● STATED GOAL
Using the material below, print the line that contains "bushes.append(glide_bush(x, y))", the line that contains "zip(*points))), Vector(map(max, zip(*points)))", and every line in between, exactly and nothing else.

-------- PROVIDED DATA

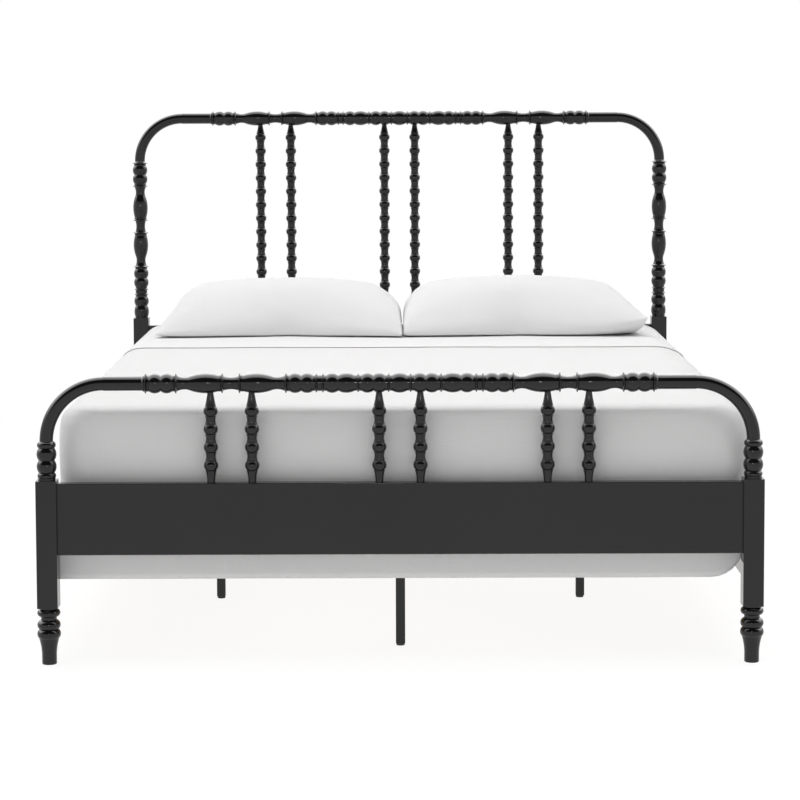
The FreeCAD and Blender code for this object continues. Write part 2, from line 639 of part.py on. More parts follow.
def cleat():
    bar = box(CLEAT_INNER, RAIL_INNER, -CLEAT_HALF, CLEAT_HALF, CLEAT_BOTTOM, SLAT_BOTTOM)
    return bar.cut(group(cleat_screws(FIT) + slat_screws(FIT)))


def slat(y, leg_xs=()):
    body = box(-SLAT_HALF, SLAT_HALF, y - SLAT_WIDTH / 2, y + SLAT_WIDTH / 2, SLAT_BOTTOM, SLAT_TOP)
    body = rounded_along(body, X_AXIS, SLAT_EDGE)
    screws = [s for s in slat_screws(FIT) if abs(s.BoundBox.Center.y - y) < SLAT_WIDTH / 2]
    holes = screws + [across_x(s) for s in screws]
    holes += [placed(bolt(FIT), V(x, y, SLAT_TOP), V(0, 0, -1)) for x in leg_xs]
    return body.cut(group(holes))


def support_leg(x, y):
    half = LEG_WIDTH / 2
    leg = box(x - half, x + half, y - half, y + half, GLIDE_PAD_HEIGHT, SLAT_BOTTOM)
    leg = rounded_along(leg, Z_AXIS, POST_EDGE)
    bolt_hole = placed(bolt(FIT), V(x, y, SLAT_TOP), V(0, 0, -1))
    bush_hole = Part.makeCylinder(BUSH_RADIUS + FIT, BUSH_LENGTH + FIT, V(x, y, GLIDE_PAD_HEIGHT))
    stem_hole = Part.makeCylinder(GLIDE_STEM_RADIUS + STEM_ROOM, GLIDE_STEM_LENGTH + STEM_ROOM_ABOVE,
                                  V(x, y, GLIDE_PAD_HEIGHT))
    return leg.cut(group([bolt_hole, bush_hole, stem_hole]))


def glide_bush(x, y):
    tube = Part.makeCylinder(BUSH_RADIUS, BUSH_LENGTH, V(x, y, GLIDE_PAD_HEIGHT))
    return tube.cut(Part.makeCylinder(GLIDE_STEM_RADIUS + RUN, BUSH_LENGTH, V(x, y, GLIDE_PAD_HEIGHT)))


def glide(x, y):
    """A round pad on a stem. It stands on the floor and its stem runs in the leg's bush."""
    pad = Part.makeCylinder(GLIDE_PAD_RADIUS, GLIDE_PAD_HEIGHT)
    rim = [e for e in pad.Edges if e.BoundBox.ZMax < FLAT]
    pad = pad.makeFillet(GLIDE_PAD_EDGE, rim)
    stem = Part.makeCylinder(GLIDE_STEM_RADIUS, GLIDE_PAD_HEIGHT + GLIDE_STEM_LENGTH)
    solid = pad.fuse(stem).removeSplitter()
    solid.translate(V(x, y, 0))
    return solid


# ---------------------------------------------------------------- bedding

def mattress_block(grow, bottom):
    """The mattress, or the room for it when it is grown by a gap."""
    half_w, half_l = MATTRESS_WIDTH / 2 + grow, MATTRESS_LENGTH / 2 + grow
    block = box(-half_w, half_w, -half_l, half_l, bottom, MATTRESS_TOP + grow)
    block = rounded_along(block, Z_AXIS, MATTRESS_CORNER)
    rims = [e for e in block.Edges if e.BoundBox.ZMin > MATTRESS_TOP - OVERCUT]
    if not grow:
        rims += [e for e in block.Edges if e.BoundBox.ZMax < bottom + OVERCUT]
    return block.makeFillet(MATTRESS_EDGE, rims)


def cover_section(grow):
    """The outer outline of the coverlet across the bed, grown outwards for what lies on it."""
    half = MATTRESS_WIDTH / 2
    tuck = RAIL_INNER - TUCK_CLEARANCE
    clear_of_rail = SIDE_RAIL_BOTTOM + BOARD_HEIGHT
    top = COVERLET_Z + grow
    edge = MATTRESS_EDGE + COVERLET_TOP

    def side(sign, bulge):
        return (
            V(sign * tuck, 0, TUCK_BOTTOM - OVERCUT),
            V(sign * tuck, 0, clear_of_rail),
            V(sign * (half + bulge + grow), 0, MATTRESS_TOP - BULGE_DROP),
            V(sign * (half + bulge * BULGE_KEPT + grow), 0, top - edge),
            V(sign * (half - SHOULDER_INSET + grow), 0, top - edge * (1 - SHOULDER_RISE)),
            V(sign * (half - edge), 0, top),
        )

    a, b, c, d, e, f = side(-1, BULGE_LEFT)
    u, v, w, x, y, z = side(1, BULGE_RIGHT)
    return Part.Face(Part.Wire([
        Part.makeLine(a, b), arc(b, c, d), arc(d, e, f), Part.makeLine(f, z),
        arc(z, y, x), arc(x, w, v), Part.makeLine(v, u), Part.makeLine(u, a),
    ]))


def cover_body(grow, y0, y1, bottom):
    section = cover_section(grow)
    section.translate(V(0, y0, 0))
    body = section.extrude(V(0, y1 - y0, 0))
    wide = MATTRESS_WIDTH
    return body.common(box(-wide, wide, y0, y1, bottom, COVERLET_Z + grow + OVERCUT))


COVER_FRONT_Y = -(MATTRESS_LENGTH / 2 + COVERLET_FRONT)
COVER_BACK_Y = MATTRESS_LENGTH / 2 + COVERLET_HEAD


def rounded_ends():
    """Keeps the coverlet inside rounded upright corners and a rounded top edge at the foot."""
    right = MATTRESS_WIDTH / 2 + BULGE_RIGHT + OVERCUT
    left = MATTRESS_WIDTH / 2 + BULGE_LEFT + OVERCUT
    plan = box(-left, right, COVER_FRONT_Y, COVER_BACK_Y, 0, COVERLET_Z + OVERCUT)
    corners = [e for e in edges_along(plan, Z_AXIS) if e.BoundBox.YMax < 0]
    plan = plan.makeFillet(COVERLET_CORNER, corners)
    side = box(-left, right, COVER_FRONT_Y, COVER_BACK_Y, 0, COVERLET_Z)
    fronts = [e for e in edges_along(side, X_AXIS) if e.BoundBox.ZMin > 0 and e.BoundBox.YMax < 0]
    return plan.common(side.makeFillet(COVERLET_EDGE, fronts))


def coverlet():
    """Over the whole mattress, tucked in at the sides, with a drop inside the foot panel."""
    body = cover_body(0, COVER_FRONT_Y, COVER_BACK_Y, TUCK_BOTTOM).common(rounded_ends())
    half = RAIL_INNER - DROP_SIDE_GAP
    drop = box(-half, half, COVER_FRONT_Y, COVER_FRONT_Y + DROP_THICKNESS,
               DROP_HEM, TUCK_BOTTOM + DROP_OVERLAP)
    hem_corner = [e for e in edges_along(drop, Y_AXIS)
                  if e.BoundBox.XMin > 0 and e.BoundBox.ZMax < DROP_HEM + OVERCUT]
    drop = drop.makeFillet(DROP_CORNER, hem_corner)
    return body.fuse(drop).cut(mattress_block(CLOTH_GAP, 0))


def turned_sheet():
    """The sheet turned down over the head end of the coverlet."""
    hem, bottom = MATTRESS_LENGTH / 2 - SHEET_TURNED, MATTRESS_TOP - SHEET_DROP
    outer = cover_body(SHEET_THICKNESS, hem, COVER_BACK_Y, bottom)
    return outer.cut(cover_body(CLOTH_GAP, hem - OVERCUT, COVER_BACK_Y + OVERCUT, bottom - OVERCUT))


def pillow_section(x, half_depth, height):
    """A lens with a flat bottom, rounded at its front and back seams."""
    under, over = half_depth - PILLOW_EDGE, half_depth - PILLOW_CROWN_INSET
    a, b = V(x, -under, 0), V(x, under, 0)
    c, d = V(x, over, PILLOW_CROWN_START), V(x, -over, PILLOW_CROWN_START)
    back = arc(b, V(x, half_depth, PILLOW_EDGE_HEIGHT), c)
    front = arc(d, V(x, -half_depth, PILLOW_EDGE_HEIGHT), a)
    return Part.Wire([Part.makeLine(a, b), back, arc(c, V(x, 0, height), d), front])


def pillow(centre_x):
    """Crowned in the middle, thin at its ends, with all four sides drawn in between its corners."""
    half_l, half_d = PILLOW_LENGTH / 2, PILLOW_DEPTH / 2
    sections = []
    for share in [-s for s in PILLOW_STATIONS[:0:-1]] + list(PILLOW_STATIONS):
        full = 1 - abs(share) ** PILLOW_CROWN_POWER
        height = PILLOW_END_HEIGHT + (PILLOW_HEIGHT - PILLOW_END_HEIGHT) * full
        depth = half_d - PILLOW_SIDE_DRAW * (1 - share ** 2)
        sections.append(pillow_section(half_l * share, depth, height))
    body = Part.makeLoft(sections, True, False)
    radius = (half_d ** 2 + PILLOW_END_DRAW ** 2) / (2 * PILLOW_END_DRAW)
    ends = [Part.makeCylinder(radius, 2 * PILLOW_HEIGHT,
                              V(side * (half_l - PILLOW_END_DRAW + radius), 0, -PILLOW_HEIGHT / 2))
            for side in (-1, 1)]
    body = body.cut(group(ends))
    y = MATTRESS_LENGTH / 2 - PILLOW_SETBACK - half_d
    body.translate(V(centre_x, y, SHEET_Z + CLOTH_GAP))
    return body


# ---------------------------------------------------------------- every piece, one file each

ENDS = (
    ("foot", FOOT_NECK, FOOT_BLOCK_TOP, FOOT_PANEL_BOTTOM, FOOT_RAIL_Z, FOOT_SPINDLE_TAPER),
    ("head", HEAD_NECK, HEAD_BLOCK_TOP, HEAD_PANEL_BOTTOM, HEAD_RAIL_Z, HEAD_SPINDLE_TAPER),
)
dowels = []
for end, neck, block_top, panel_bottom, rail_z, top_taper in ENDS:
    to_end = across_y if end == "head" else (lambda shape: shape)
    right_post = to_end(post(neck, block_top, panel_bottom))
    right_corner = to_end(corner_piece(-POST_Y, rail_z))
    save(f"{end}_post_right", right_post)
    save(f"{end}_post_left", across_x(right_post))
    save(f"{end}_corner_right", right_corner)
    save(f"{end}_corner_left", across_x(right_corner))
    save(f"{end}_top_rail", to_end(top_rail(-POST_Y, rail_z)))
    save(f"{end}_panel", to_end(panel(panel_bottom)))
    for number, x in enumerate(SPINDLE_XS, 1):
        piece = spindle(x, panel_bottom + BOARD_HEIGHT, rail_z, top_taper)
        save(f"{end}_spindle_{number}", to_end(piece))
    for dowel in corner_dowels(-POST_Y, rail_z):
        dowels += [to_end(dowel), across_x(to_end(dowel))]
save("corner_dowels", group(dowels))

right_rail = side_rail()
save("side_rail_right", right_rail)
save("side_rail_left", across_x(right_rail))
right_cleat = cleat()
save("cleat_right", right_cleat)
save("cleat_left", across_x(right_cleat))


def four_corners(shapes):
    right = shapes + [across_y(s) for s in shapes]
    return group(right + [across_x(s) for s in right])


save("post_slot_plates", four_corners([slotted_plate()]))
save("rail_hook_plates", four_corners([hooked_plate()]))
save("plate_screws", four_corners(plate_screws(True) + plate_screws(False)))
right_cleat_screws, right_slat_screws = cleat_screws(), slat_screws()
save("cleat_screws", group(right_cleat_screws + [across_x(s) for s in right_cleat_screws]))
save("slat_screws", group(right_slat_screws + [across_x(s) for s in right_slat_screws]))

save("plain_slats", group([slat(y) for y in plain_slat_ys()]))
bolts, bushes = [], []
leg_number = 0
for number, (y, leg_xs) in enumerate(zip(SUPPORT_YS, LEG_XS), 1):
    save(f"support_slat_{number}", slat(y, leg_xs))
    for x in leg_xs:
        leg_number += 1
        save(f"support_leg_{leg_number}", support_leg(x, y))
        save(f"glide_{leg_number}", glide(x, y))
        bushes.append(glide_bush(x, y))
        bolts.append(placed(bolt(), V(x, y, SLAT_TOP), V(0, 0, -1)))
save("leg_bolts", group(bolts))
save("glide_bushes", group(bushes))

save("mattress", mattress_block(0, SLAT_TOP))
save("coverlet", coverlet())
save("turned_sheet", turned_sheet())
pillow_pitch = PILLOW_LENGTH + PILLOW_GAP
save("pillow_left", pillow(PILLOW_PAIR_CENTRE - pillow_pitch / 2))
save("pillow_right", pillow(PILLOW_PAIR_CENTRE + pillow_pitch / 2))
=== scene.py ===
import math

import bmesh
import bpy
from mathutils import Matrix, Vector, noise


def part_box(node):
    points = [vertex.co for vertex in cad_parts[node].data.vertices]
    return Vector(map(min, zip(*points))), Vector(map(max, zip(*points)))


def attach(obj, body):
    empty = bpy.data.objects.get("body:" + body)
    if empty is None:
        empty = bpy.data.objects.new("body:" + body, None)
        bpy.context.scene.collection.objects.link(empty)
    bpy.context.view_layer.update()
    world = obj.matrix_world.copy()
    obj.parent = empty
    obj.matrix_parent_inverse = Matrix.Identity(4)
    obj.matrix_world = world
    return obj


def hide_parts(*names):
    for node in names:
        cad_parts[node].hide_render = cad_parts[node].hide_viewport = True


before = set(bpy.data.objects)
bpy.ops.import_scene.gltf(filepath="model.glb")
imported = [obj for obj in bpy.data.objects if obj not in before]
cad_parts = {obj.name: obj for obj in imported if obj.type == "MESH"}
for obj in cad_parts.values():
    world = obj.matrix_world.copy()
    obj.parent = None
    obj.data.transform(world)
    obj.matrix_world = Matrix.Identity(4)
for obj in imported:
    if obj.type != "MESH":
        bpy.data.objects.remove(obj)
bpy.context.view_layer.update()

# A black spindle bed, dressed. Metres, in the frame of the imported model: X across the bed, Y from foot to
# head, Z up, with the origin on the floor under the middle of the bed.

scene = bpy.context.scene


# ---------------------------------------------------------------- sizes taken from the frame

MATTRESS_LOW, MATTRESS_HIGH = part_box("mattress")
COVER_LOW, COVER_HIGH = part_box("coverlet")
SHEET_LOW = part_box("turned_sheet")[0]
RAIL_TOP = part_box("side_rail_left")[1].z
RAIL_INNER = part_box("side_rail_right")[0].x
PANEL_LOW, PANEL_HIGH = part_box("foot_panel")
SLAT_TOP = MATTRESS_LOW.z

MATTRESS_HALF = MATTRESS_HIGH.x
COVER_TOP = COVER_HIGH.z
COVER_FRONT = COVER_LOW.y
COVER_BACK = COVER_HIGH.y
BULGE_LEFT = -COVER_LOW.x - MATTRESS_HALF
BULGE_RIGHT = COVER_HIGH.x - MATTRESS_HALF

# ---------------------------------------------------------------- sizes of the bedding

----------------
-------- PROVIDED DATA

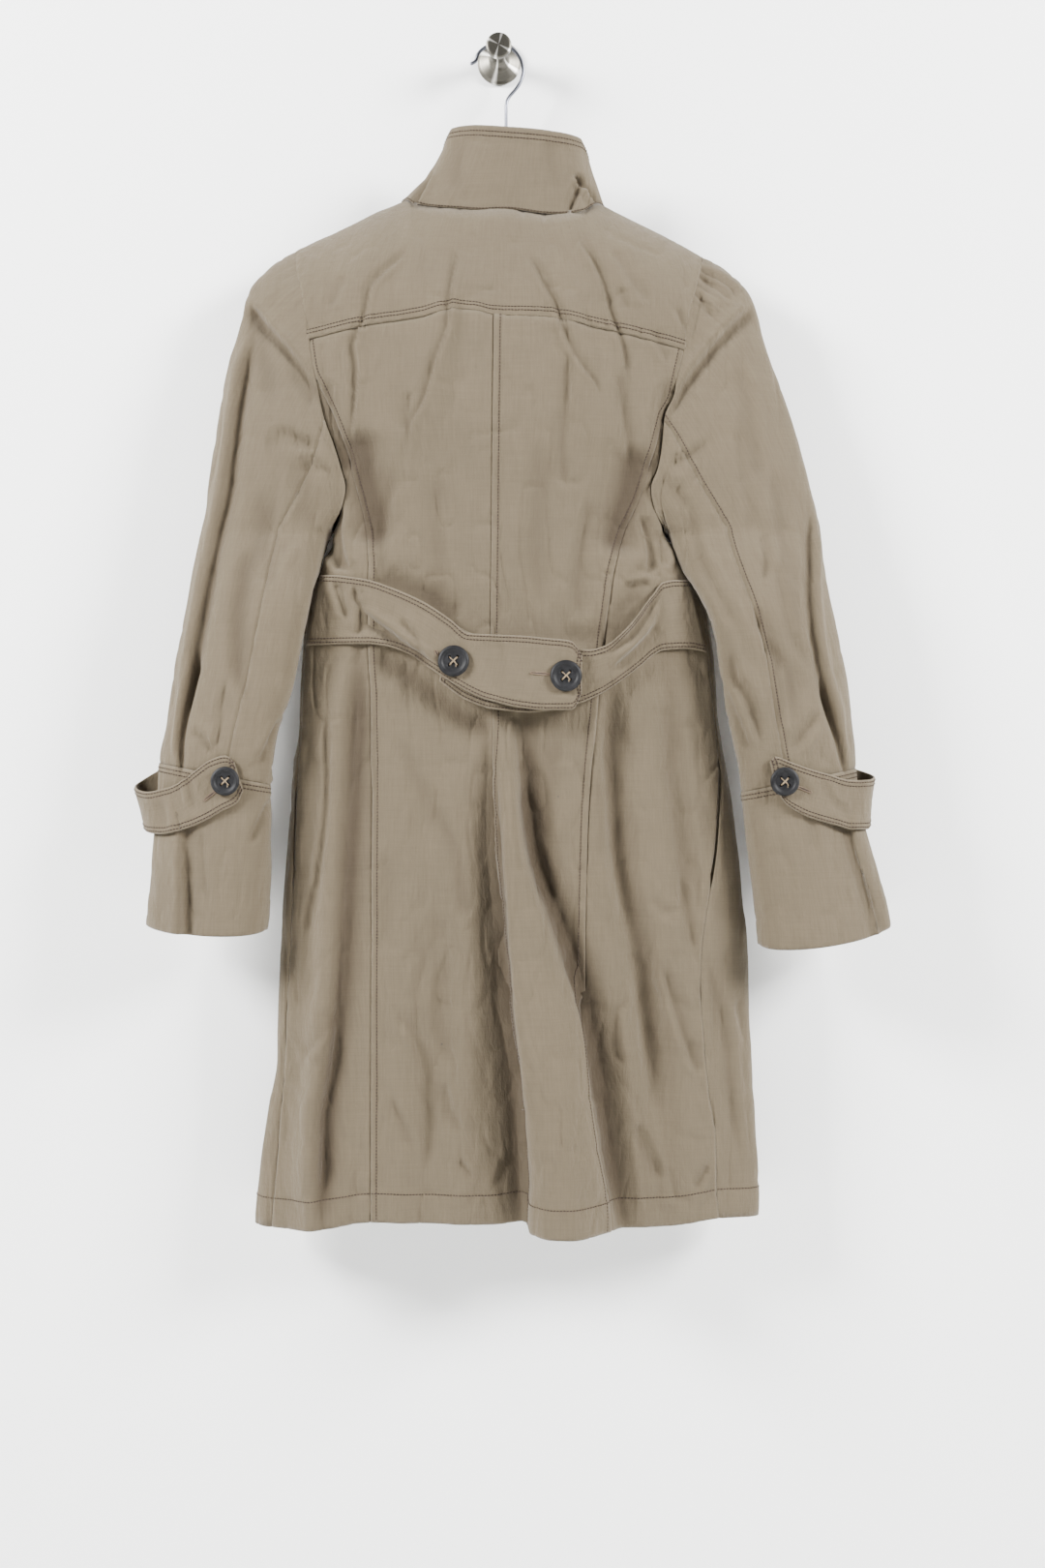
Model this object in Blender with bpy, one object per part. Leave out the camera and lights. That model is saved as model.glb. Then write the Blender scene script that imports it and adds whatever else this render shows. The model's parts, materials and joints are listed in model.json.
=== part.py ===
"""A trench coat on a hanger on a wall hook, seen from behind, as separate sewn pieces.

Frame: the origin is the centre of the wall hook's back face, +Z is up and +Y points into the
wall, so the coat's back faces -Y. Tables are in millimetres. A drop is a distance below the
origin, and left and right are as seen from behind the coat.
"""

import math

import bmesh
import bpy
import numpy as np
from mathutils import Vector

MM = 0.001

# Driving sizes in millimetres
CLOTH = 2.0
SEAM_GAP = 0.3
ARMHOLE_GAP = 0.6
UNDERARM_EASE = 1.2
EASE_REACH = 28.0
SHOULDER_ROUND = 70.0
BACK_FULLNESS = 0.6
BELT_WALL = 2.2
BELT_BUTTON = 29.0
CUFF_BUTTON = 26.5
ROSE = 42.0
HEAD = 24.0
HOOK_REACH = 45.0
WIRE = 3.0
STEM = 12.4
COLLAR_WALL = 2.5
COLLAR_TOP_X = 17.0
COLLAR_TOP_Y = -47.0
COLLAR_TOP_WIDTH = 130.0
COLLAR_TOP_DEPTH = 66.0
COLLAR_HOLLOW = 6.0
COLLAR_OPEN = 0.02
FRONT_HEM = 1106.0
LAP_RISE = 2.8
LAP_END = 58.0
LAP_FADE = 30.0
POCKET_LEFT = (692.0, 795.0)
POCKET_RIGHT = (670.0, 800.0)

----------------

● THE COMPLETED TASK
        bushes.append(glide_bush(x, y))
        bolts.append(placed(bolt(), V(x, y, SLAT_TOP), V(0, 0, -1)))
save("leg_bolts", group(bolts))
save("glide_bushes", group(bushes))

save("mattress", mattress_block(0, SLAT_TOP))
save("coverlet", coverlet())
save("turned_sheet", turned_sheet())
pillow_pitch = PILLOW_LENGTH + PILLOW_GAP
save("pillow_left", pillow(PILLOW_PAIR_CENTRE - pillow_pitch / 2))
save("pillow_right", pillow(PILLOW_PAIR_CENTRE + pillow_pitch / 2))
=== scene.py ===
import math

import bmesh
import bpy
from mathutils import Matrix, Vector, noise


def part_box(node):
    points = [vertex.co for vertex in cad_parts[node].data.vertices]
    return Vector(map(min, zip(*points))), Vector(map(max, zip(*points)))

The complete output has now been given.